Sauveterre (/fr/; Sauvatèrra) is a commune in the Gard department in southern France.

==Geography==
The village is located between the towns of Villeneuve-lès-Avignon in the south and Roquemaure in the north, and bounded by the Rhône River in the east, and the commune of Pujaut in the west.

==Amenities==
The village is primarily a farming community, with a dozen or so shops providing essential local foodstuffs and services, including bakeries, a hairdresser, a grocery, a video rental, two bar-restaurants, a car repair garage, a post office, the town hall and community centre, and a small modern housing development.

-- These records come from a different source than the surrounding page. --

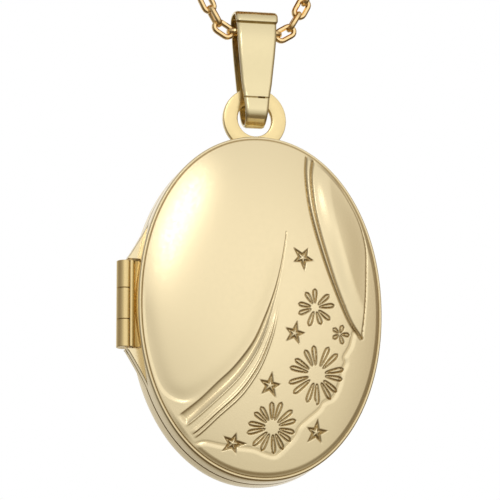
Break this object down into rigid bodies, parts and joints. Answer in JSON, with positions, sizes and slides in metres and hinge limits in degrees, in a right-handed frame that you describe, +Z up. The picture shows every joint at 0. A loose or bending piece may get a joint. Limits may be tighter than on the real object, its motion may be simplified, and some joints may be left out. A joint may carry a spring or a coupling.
{
  "type": "locket",
  "caption": "Oval hinged photo locket with an engraved domed front, flat top loop, folded tapered bail and a fine cable chain with a spring-ring clasp.",
  "frame": {"origin": "where the coiled chain is hung up: the top of the coil, at the middle of its bundle", "axes": "+Z up as the locket hangs, the engraved front faces -Y, the hinge is on the -X side"},
  "size_m": [0.0214, 0.0057, 0.0586],
  "materials": {
    "locket_gold": "satin pale yellow gold, engraved",
    "bail_gold": "polished yellow gold",
    "chain_gold": "diamond-cut orange-yellow gold",
    "clear_window": "thin clear plastic sheet",
    "spring_steel": "fine spring wire",
    "tie_white": "soft white band"
  },
  "bodies": {
    "chain": {"chain_left": "chain_gold", "chain_right": "chain_gold", "chain_coil": "chain_gold", "coil_tie_left": "tie_white", "coil_tie_right": "tie_white", "chain_tail_upper": "chain_gold", "chain_tail_lower": "chain_gold", "chain_end_ring": "chain_gold", "clasp_jump_ring": "chain_gold", "clasp_body": "chain_gold", "clasp_spring": "spring_steel"},
    "clasp_bolt": {"clasp_bolt": "chain_gold"},
    "bail": {"bail": "bail_gold"},
    "locket_back": {"back_cover": "locket_gold", "closing_lip": "locket_gold", "back_photo_frame": "locket_gold", "back_photo_window": "clear_window", "pendant_loop": "bail_gold", "loop_solder": "bail_gold", "hinge_knuckle_upper": "locket_gold", "hinge_knuckle_lower": "locket_gold", "back_wing_upper": "locket_gold", "back_wing_lower": "locket_gold", "hinge_pin": "locket_gold"},
    "front_cover": {"front_cover": "locket_gold", "front_photo_frame": "locket_gold", "front_photo_window": "clear_window", "hinge_knuckle_middle": "locket_gold", "front_wing_upper": "locket_gold", "front_wing_lower": "locket_gold"}
  },
  "joints": [
    {"name": "bail_swing", "type": "hinge", "parent": "chain", "child": "bail", "pos_m": [0, 0, -0.0195], "axis": [1, 0, 0], "range_deg": [-60, 60]},
    {"name": "locket_swing", "type": "hinge", "parent": "bail", "child": "locket_back", "pos_m": [0, 0, -0.02495], "axis": [1, 0, 0], "range_deg": [-80, 80]},
    {"name": "cover_hinge", "type": "hinge", "parent": "locket_back", "child": "front_cover", "pos_m": [-0.01075, -0.0005, -0.04266], "axis": [0, 0, -1], "range_deg": [0, 165]},
    {"name": "clasp_bolt_slide", "type": "hinge", "parent": "chain", "child": "clasp_bolt", "pos_m": [0, 0, -0.0078], "axis": [0, -1, 0], "range_deg": [0, 52], "stiffness_Nm_per_rad": 0.00005, "springref_deg": -28.65}
  ]
}
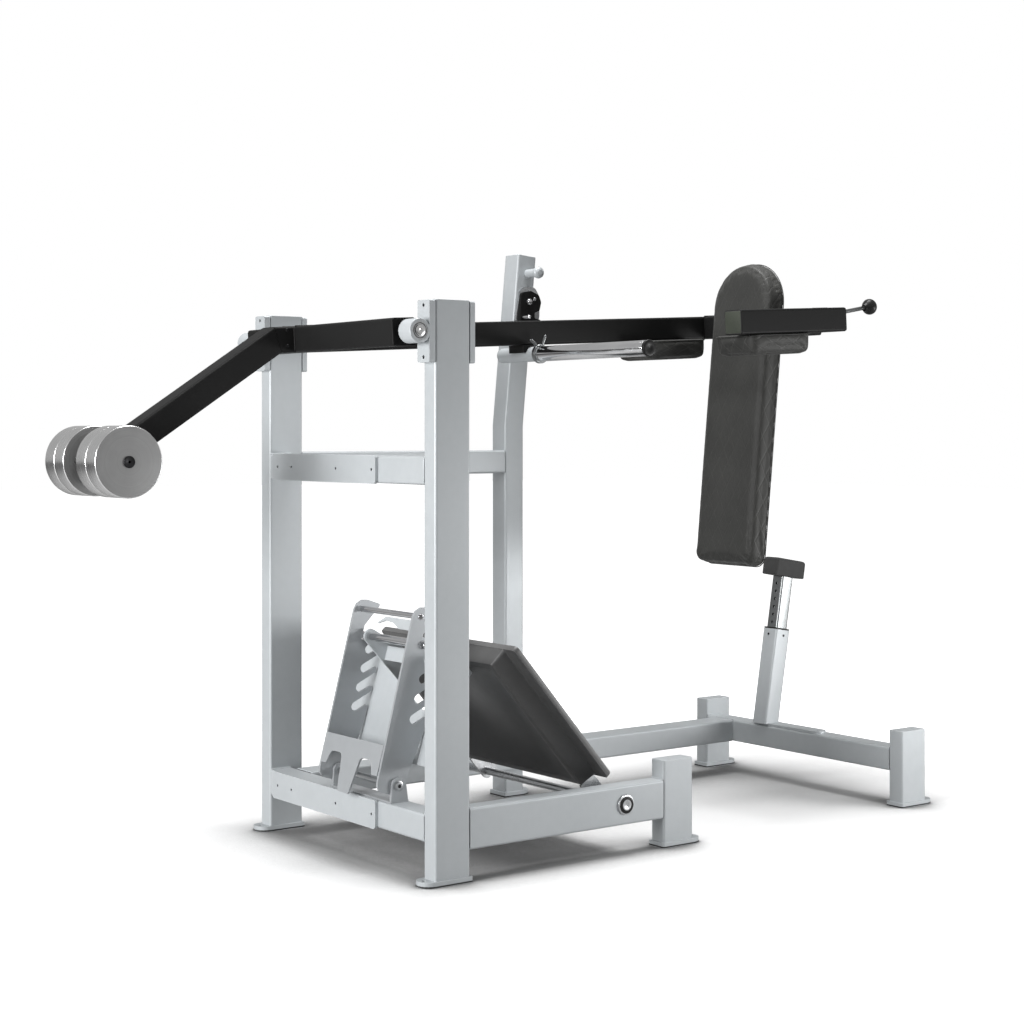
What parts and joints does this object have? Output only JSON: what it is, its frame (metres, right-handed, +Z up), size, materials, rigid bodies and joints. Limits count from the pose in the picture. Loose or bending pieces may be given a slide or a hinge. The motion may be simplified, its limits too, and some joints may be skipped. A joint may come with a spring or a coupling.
{
  "type": "pendulum squat machine",
  "caption": "Free-standing pendulum squat machine: counterweighted swinging arm with shoulder pads and back pad, tilting footplate on a notched ladder, plate horn and height-set stop.",
  "frame": {"origin": "centre of the footprint's box, on the floor", "axes": "+X from the counterweights forward to the stop post, +Y to the far side, which has the tall catch post, +Z up"},
  "size_m": [2.9806, 1.0478, 1.9017],
  "materials": {
    "silver_paint": "silver-grey powder coat on steel",
    "black_paint": "satin black powder coat on steel",
    "grey_paint": "dark grey powder coat on steel plate",
    "machined_steel": "turned solid steel",
    "chrome": "polished chrome plate",
    "zinc": "zinc-plated steel",
    "black_plastic": "moulded black plastic",
    "rubber": "black rubber",
    "upholstery": "embossed charcoal upholstery over foam"
  },
  "bodies": {
    "frame": {"near_upright": "silver_paint", "far_upright": "silver_paint", "near_mid_post": "silver_paint", "near_front_post": "silver_paint", "far_front_post": "silver_paint", "rear_lower_crossmember": "silver_paint", "rear_upper_crossmember": "silver_paint", "near_rail": "silver_paint", "far_rail": "silver_paint", "front_crossbeam": "silver_paint", "upper_brace": "silver_paint", "rear_lower_joint_plate": "silver_paint", "rear_upper_joint_plate": "silver_paint", "catch_post": "silver_paint", "catch_plate": "zinc", "near_bearing_housing": "silver_paint", "far_bearing_housing": "silver_paint", "near_clamp_plate": "silver_paint", "far_clamp_plate": "silver_paint", "near_bearing": "black_plastic", "far_bearing": "black_plastic", "hinge_bushing": "zinc", "ladder_bracket": "silver_paint", "ladder_pivot_bolt": "zinc", "stop_outer_tube": "silver_paint", "stop_guide_sleeve": "black_plastic"},
    "arm": {"main_beam": "black_paint", "counterweight_lever": "black_paint", "near_axle_tube": "black_paint", "far_axle_tube": "black_paint", "near_beam": "black_paint", "yoke_tube": "black_paint", "near_inner_counterweight": "machined_steel", "near_outer_counterweight": "machined_steel", "far_inner_counterweight": "machined_steel", "far_outer_counterweight": "machined_steel", "counterweight_bolt": "black_paint", "near_shoulder_pad": "upholstery", "far_shoulder_pad": "upholstery", "back_pad": "upholstery", "back_pad_mount": "black_paint", "plate_horn": "chrome", "horn_saddle": "black_paint", "arm_catch_pin": "zinc"},
    "footplate": {"footplate_tray": "black_paint", "footplate_shaft": "zinc", "footplate_bracket": "silver_paint", "support_bar": "chrome"},
    "ladder": {"near_ladder_plate": "grey_paint", "far_ladder_plate": "grey_paint", "ladder_cross_plate": "grey_paint", "ladder_top_plate": "silver_paint", "ladder_tie_rod": "chrome"},
    "stop_head": {"stop_inner_tube": "zinc", "bumper_block": "rubber"},
    "stop_plunger": {"stop_plunger": "black_plastic"},
    "latch": {"latch_hook": "black_paint", "latch_grip": "chrome"},
    "release_handle": {"release_handle": "black_plastic"},
    "spring_clip": {"spring_clip": "zinc"}
  },
  "joints": [
    {"name": "arm_swing", "type": "hinge", "parent": "frame", "child": "arm", "pos_m": [-0.74147, -0.0006, 1.56], "axis": [0, 1, 0], "range_deg": [0, 21.2]},
    {"name": "footplate_lift", "type": "hinge", "parent": "frame", "child": "footplate", "pos_m": [0.00353, -0.0006, 0.152], "axis": [0, 1, 0], "range_deg": [0, 20]},
    {"name": "ladder_swing", "type": "hinge", "parent": "frame", "child": "ladder", "pos_m": [-0.65647, -0.0006, 0.246], "axis": [0, 1, 0], "range_deg": [-25, 0]},
    {"name": "stop_height", "type": "slide", "parent": "frame", "child": "stop_head", "axis": [0.165, 0, 0.9863], "range_m": [-0.145, 0]},
    {"name": "stop_pin", "type": "slide", "parent": "frame", "child": "stop_plunger", "axis": [-0.9863, 0, 0.165], "range_m": [0, 0.009]},
    {"name": "latch_swing", "type": "hinge", "parent": "frame", "child": "latch", "pos_m": [0.33353, 0.4293, 1.735], "axis": [0, 1, 0], "range_deg": [-16, 0]},
    {"name": "release_pull", "type": "slide", "parent": "arm", "child": "release_handle", "axis": [0.9848, 0, 0.1736], "range_m": [0, 0.02], "stiffness_N_per_m": 400, "springref_m": -0.01},
    {"name": "clip_slide", "type": "slide", "parent": "arm", "child": "spring_clip", "axis": [0, -1, 0], "range_m": [0, 0.4]}
  ]
}
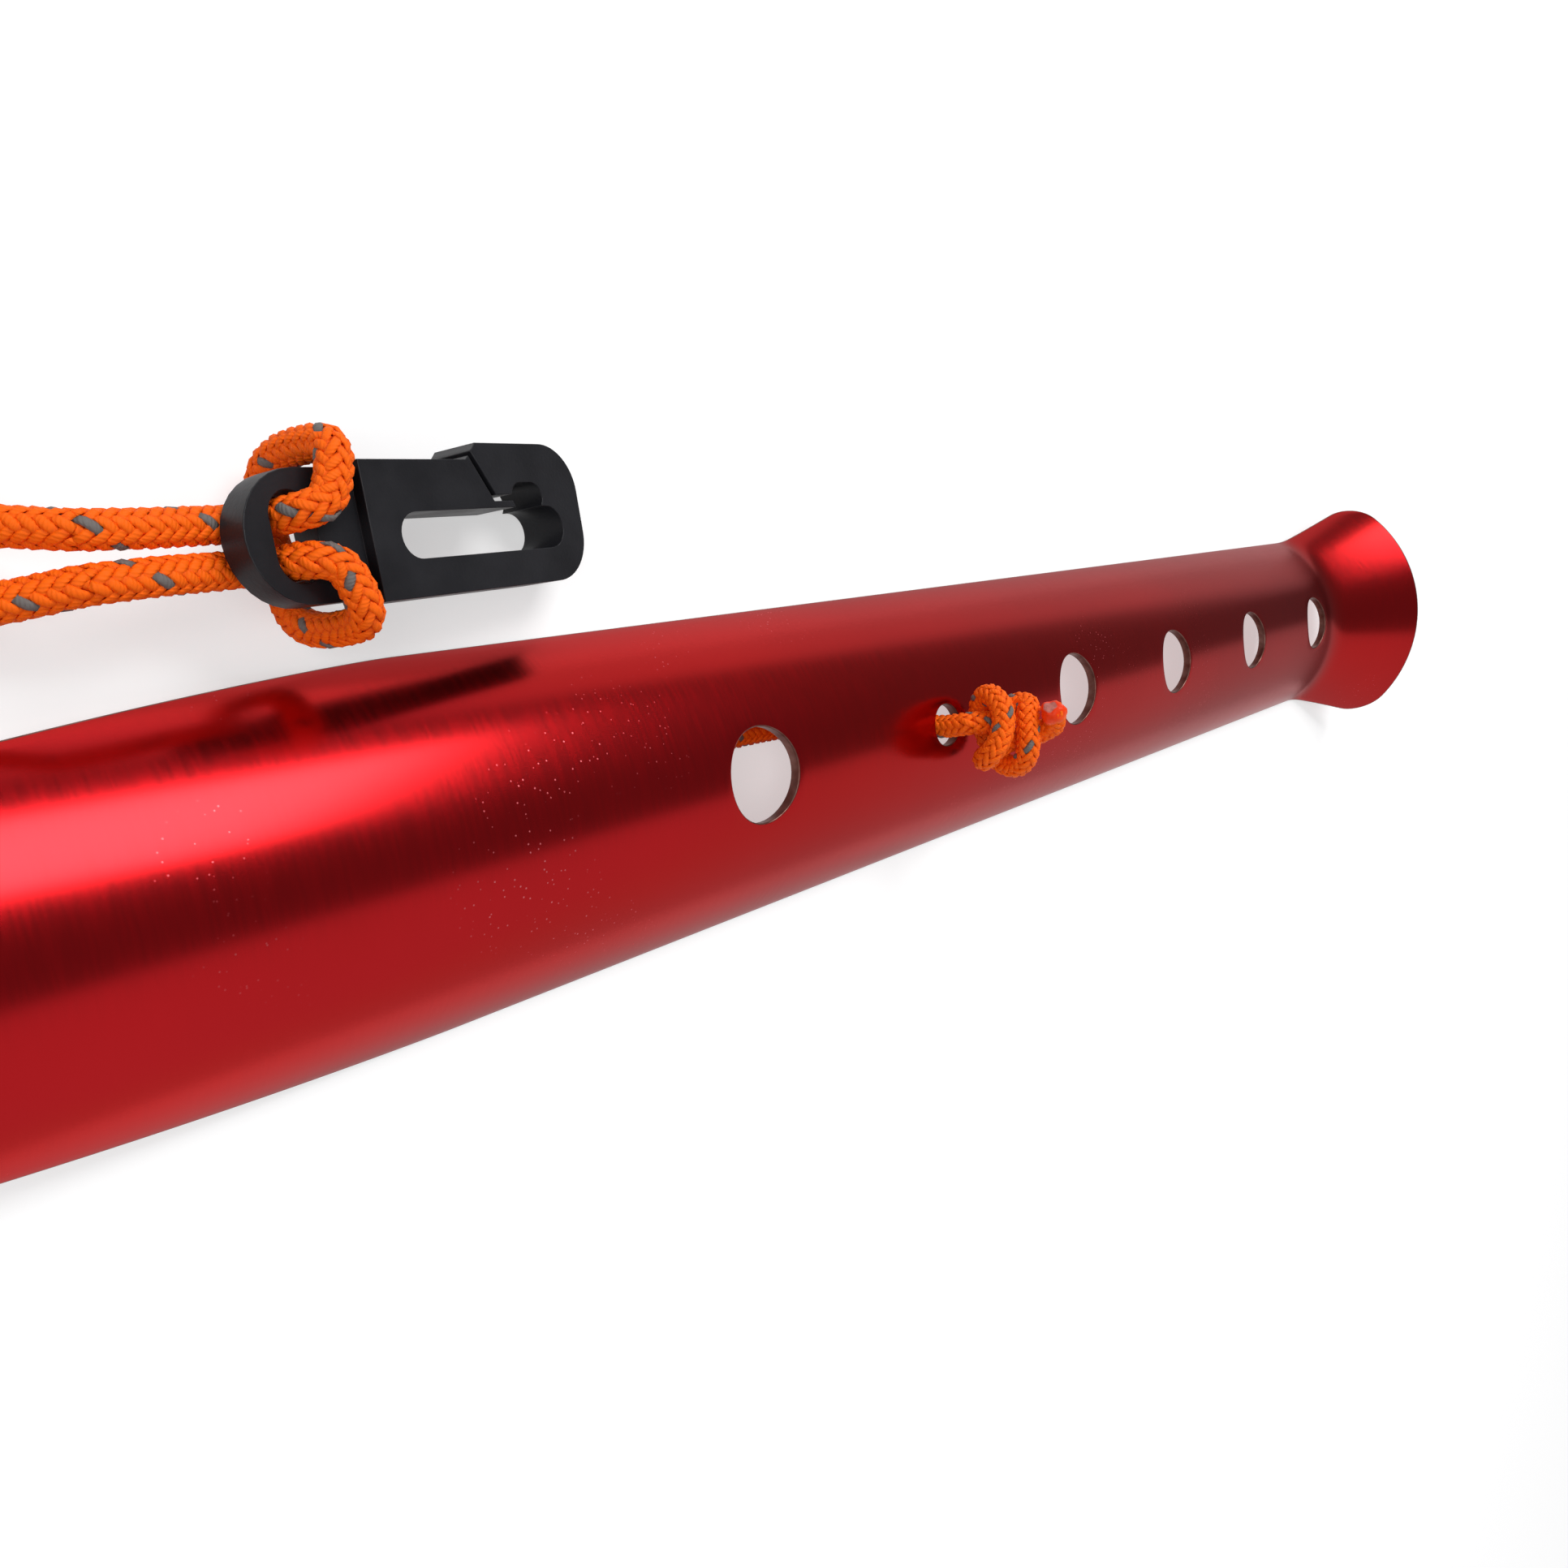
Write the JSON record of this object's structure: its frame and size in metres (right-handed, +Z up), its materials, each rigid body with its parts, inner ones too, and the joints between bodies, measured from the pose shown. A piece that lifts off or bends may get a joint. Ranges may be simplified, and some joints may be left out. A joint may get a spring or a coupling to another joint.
{
  "type": "snow peg",
  "caption": "Wide channel-section snow peg with a flared head, a row of crown holes, and a knotted guy cord that ends in a plastic cord hook.",
  "frame": {"origin": "on the surface the peg lies on, under the middle of the peg, below the cord hole", "axes": "+X to the flared head, +Y across the peg towards the cord hook, +Z up out of the rounded back"},
  "size_m": [0.3105, 0.0551, 0.0212],
  "materials": {
    "anodised_metal": "deep red satin anodising with a fine grain",
    "cord": "braided orange cord with small grey tracer stitches",
    "hook_plastic": "black moulded plastic, fine matt"
  },
  "bodies": {
    "peg": {"peg_body": "anodised_metal", "stopper_knot": "cord", "guy_cord": "cord", "loop_knot": "cord", "loop_strand": "cord"},
    "hook": {"cord_hook": "hook_plastic", "girth_hitch": "cord"}
  },
  "joints": [
    {"name": "hook_swing", "type": "hinge", "parent": "peg", "child": "hook", "pos_m": [-0.079, 0.0246, 0.0062], "axis": [0, 0, 1], "range_deg": [0, 80]}
  ]
}
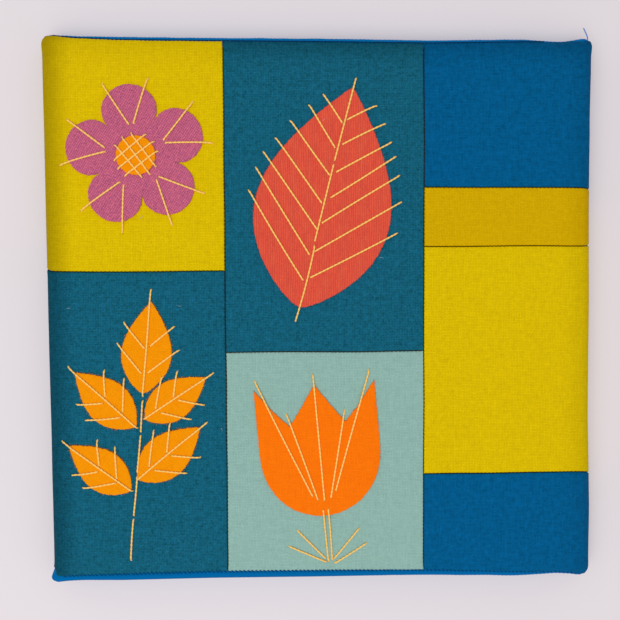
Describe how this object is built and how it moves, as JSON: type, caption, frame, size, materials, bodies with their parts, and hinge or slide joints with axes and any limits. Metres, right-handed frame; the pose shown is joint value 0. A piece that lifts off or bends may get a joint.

The main road runs along the foot of a steep escarpment on which the majority of the older houses are located in a labyrinth of steep narrow lanes. To the east of the road the farmland land is the flat former flood plain of the Rhone River, and is planted mainly with apples, melons, pumpkins, asparagus, and market garden produce from organic agriculture.

==Administration==
Sauveterre is part of the canton of Roquemaure that also includes the communes of Laudun, Lirac, Montfaucon, Saint-Geniès-de-Comolas, Saint-Laurent-des-Arbres, Saint-Victor-la-Coste and Tavel.

==History==
The village has existed as a small hamlet with a parish priest since medieval times and was annexed by Roquemaure in 1442.

==Sights==
- Château de Montsauve 17th century
- Château de Varenne 1778
- Church 19th century restored : Monumental exterior stairway, Interior : Virgin and Christ painted by Guirand de Scevola .
- Chapel of Notre-Dame de Four, early 13th century, restored.
- remains of a monastery: Notre-Dame-des-Fours.